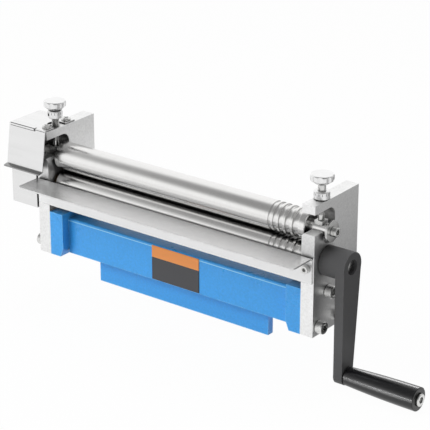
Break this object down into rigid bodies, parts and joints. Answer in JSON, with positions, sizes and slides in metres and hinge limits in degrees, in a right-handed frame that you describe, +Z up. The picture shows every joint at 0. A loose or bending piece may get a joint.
● ● ● ● ●
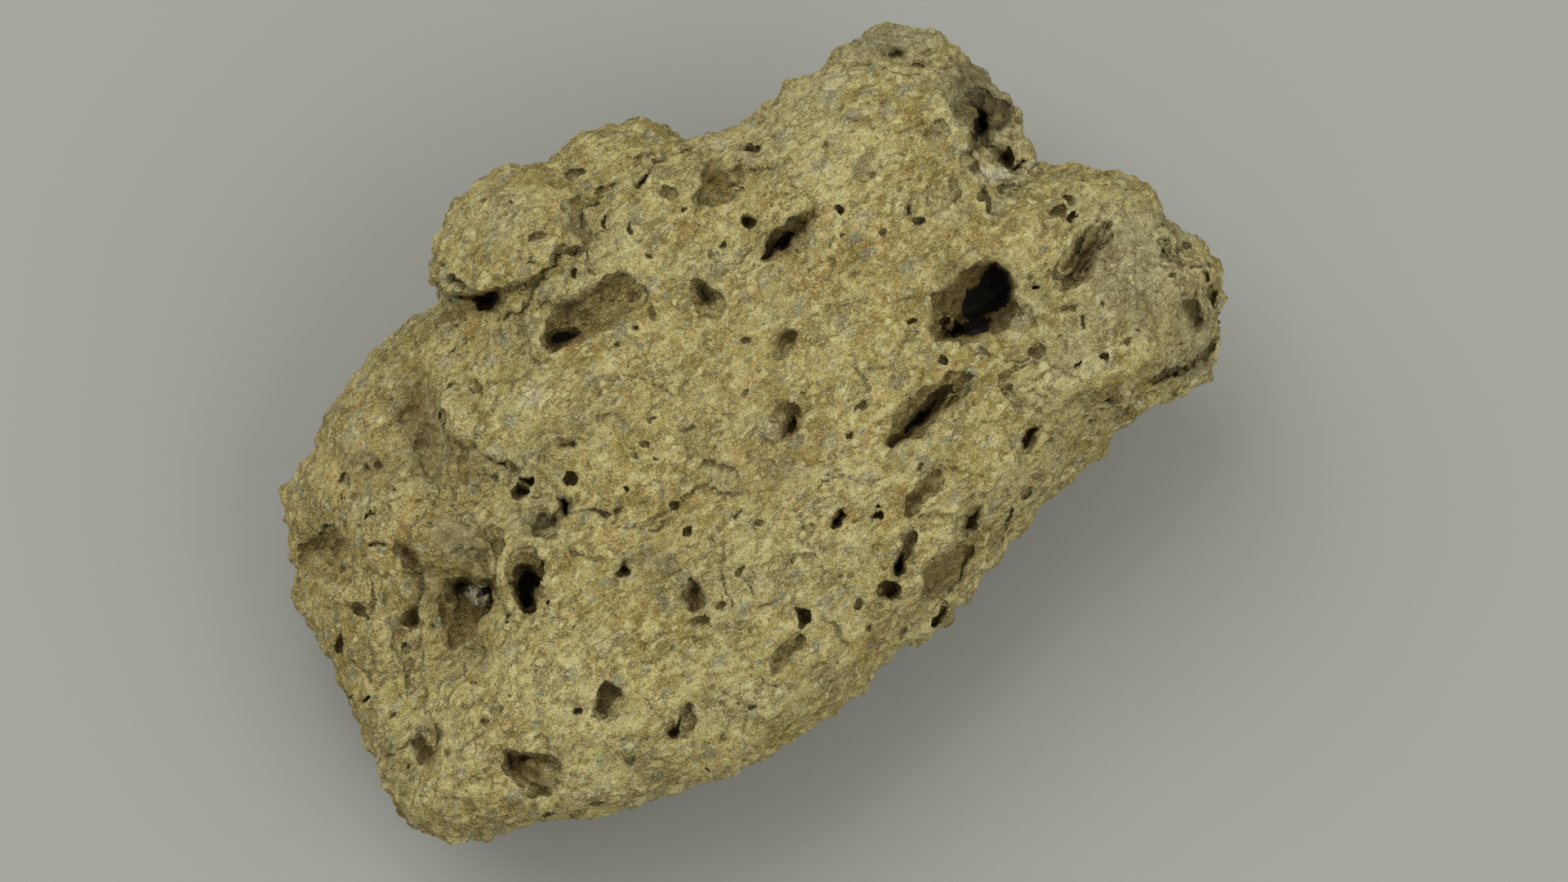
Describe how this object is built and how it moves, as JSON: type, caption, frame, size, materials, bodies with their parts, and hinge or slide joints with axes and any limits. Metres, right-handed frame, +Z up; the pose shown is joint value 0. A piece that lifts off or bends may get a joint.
● ● ● ● ●
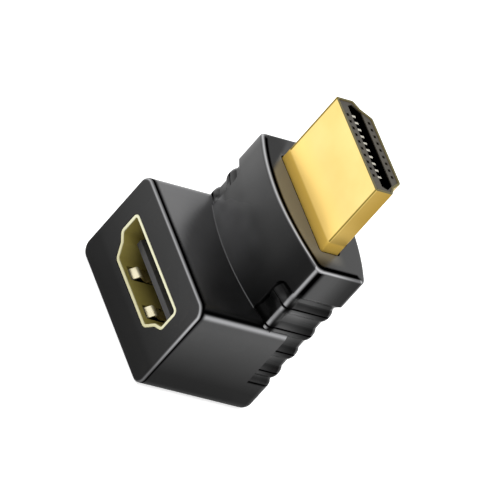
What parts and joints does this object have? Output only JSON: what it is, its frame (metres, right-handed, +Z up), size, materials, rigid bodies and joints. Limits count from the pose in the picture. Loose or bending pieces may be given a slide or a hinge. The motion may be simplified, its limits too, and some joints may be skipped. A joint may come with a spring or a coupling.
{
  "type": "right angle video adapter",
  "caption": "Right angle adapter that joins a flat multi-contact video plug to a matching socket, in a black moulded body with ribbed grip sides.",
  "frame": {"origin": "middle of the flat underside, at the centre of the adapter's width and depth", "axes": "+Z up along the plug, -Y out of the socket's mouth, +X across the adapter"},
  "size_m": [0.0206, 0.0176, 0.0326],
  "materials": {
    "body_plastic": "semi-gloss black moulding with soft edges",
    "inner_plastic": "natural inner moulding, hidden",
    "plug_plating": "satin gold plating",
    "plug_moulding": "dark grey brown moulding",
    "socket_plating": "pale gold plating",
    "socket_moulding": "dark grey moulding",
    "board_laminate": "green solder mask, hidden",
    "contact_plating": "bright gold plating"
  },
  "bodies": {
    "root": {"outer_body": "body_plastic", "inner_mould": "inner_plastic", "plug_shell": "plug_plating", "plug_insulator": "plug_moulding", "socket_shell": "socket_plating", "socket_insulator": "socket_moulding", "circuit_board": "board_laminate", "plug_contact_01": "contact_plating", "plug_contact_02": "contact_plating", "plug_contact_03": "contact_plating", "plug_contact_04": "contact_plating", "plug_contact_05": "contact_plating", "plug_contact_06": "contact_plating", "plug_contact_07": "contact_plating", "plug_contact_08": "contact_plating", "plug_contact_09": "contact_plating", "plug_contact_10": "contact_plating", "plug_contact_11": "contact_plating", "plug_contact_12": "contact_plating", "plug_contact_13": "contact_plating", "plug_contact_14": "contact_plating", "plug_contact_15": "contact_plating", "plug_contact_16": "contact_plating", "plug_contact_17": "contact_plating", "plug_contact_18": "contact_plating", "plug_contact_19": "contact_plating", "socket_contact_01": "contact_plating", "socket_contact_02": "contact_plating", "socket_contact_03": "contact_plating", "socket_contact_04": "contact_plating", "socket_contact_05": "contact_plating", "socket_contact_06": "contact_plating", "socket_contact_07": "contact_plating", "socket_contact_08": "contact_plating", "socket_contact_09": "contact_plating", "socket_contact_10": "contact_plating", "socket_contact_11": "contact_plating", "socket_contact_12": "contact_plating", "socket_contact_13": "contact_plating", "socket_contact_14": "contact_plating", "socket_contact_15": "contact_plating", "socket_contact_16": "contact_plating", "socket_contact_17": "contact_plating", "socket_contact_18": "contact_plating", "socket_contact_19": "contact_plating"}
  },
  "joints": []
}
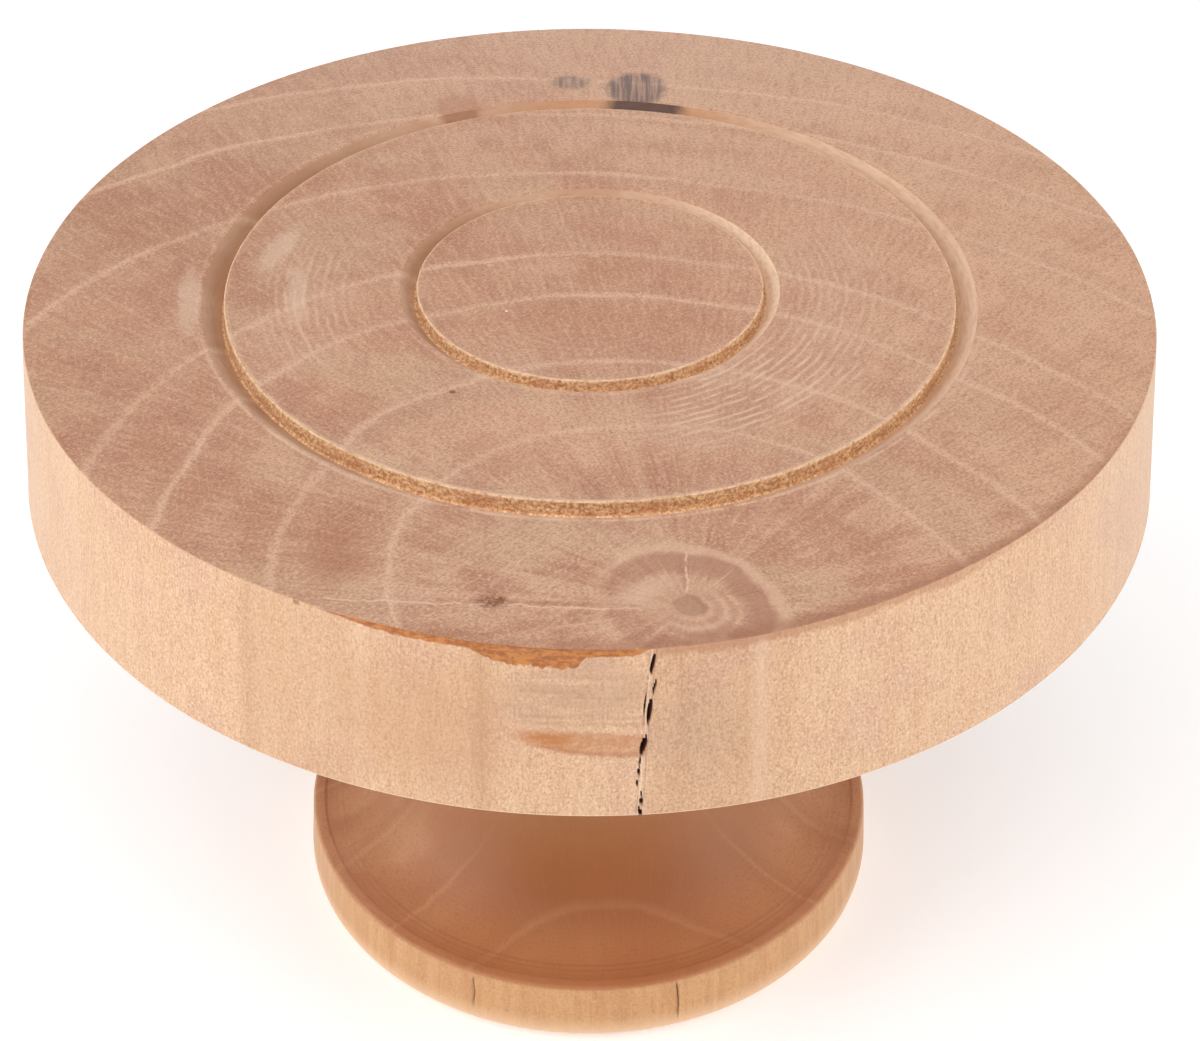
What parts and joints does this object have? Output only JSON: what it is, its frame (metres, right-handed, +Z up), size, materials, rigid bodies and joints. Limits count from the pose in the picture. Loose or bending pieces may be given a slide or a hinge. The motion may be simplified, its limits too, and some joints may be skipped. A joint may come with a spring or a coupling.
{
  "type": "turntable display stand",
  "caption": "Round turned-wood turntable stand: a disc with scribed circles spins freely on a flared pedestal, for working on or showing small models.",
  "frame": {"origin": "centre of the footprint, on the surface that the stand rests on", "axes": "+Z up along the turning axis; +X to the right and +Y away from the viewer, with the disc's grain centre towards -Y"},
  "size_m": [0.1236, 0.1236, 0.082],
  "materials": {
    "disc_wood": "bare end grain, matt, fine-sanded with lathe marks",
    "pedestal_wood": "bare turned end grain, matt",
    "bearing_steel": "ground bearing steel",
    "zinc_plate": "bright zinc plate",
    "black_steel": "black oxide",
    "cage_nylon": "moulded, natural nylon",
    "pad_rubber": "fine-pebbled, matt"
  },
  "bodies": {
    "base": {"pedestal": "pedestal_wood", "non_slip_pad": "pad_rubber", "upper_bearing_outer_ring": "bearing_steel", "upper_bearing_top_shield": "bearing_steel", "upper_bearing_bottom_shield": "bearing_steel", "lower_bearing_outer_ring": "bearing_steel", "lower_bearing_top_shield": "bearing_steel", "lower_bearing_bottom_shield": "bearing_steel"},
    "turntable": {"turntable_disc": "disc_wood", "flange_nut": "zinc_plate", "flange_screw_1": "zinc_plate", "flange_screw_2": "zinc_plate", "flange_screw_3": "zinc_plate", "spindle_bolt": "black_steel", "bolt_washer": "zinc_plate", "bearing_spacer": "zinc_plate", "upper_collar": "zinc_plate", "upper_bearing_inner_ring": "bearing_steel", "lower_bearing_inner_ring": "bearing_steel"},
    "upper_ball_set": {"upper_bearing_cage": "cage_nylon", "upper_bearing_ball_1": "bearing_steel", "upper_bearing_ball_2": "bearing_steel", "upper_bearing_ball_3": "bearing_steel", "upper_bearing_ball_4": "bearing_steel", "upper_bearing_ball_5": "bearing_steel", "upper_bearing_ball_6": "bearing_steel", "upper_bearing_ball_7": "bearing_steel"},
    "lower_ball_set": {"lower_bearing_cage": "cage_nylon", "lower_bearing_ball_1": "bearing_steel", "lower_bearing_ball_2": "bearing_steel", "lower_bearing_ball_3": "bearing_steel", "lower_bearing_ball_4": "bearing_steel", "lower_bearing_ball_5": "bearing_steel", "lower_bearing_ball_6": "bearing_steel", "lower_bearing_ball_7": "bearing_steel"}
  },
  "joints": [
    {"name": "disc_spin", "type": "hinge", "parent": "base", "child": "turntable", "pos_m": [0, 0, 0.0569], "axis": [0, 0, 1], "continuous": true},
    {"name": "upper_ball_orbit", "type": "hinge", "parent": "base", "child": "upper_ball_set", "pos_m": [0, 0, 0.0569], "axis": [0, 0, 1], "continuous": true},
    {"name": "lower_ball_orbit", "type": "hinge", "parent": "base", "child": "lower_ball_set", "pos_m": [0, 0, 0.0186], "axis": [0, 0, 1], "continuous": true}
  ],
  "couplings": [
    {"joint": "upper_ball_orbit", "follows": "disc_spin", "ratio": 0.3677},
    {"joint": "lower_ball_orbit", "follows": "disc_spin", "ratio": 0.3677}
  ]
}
● ● ● ● ●
[Required task] Copy out every line where the word "handed" occurs.

[Full solution]
Break this object down into rigid bodies, parts and joints. Answer in JSON, with positions, sizes and slides in metres and hinge limits in degrees, in a right-handed frame that you describe, +Z up. The picture shows every joint at 0. A loose or bending piece may get a joint.
Describe how this object is built and how it moves, as JSON: type, caption, frame, size, materials, bodies with their parts, and hinge or slide joints with axes and any limits. Metres, right-handed frame, +Z up; the pose shown is joint value 0. A piece that lifts off or bends may get a joint.
What parts and joints does this object have? Output only JSON: what it is, its frame (metres, right-handed, +Z up), size, materials, rigid bodies and joints. Limits count from the pose in the picture. Loose or bending pieces may be given a slide or a hinge. The motion may be simplified, its limits too, and some joints may be skipped. A joint may come with a spring or a coupling.
What parts and joints does this object have? Output only JSON: what it is, its frame (metres, right-handed, +Z up), size, materials, rigid bodies and joints. Limits count from the pose in the picture. Loose or bending pieces may be given a slide or a hinge. The motion may be simplified, its limits too, and some joints may be skipped. A joint may come with a spring or a coupling.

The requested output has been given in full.